Task :: Repeat the entire listing exactly.

Provided material ::
****
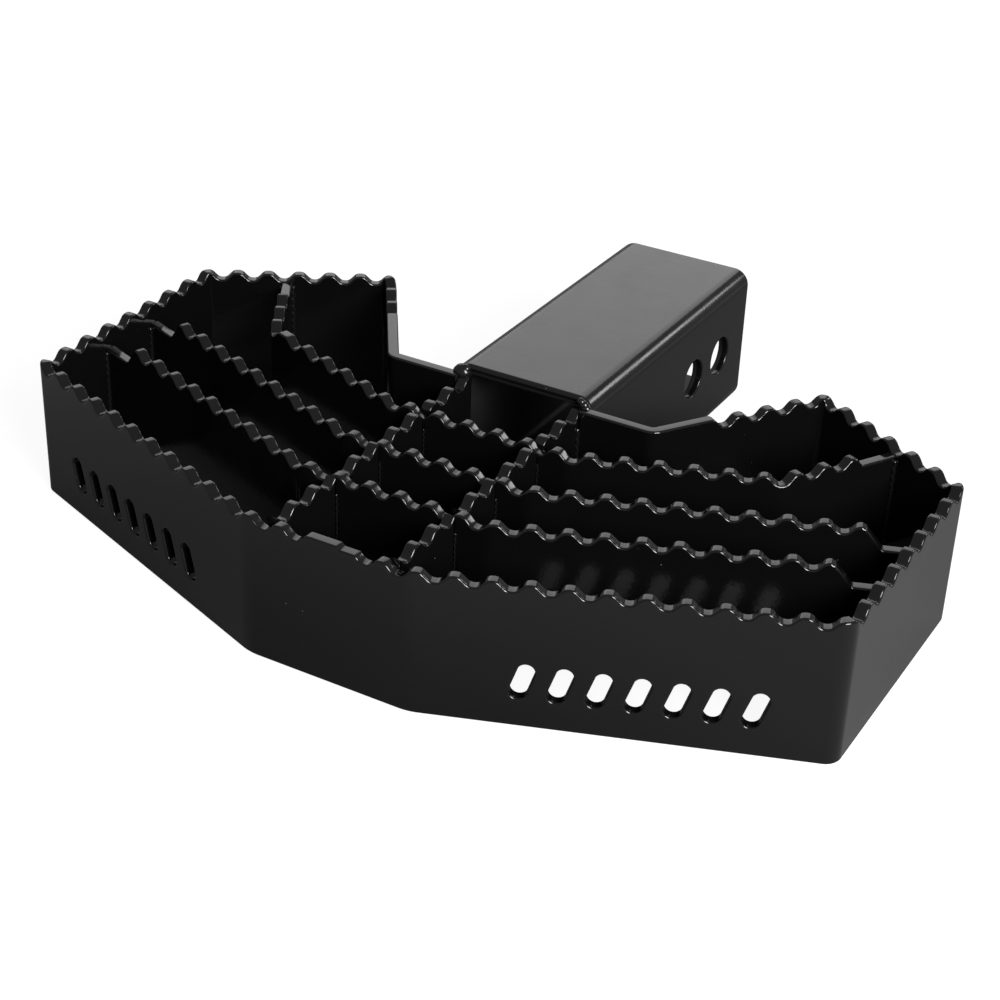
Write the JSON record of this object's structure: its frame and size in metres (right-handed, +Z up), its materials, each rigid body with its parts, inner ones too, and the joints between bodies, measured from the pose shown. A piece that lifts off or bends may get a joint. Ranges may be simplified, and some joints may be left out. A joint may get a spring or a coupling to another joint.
{
  "type": "hitch receiver step",
  "caption": "Welded steel step for a square towing receiver: a shank tube with cross pin holes and a crescent tread of serrated plates on edge, open below.",
  "frame": {"origin": "middle of the rear pin hole, on the shank's own axis", "axes": "+X across the vehicle along the pin holes, +Y along the shank towards the vehicle, +Z up"},
  "size_m": [0.353, 0.2909, 0.0641],
  "materials": {
    "shank_coat": "smooth gloss black powder coat",
    "tread_coat": "gloss black powder coat",
    "weld_coat": "gloss black powder coat over weld ripples"
  },
  "bodies": {
    "root": {"shank_tube": "shank_coat", "band_left": "tread_coat", "band_right": "tread_coat", "spine_left": "tread_coat", "spine_right": "tread_coat", "rib_front": "tread_coat", "rib_middle": "tread_coat", "rib_rear": "tread_coat", "front_seam_weld": "weld_coat", "shank_weld_left": "weld_coat", "shank_weld_right": "weld_coat", "mouth_welds": "weld_coat", "spine_foot_welds": "weld_coat", "rib_end_welds": "weld_coat", "crossing_welds": "weld_coat"}
  },
  "joints": []
}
****
Complete response ::
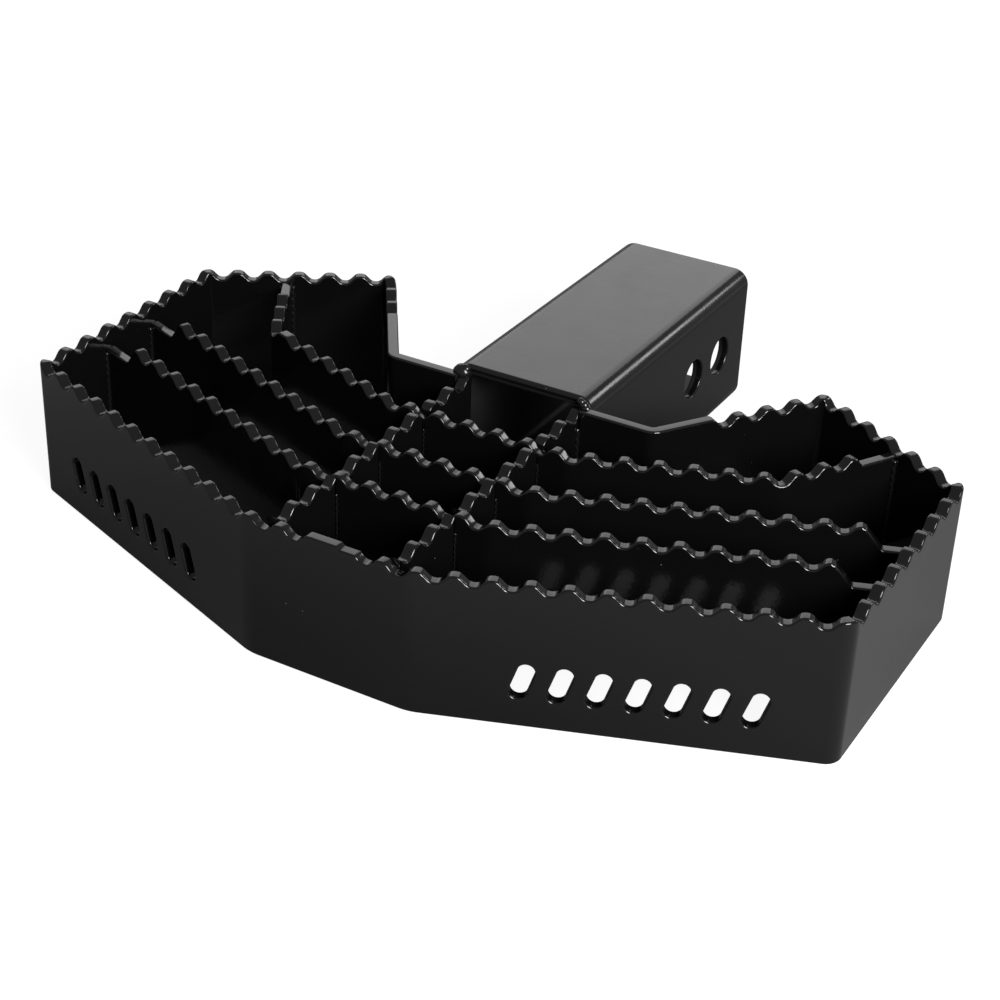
Write the JSON record of this object's structure: its frame and size in metres (right-handed, +Z up), its materials, each rigid body with its parts, inner ones too, and the joints between bodies, measured from the pose shown. A piece that lifts off or bends may get a joint. Ranges may be simplified, and some joints may be left out. A joint may get a spring or a coupling to another joint.
{
  "type": "hitch receiver step",
  "caption": "Welded steel step for a square towing receiver: a shank tube with cross pin holes and a crescent tread of serrated plates on edge, open below.",
  "frame": {"origin": "middle of the rear pin hole, on the shank's own axis", "axes": "+X across the vehicle along the pin holes, +Y along the shank towards the vehicle, +Z up"},
  "size_m": [0.353, 0.2909, 0.0641],
  "materials": {
    "shank_coat": "smooth gloss black powder coat",
    "tread_coat": "gloss black powder coat",
    "weld_coat": "gloss black powder coat over weld ripples"
  },
  "bodies": {
    "root": {"shank_tube": "shank_coat", "band_left": "tread_coat", "band_right": "tread_coat", "spine_left": "tread_coat", "spine_right": "tread_coat", "rib_front": "tread_coat", "rib_middle": "tread_coat", "rib_rear": "tread_coat", "front_seam_weld": "weld_coat", "shank_weld_left": "weld_coat", "shank_weld_right": "weld_coat", "mouth_welds": "weld_coat", "spine_foot_welds": "weld_coat", "rib_end_welds": "weld_coat", "crossing_welds": "weld_coat"}
  },
  "joints": []
}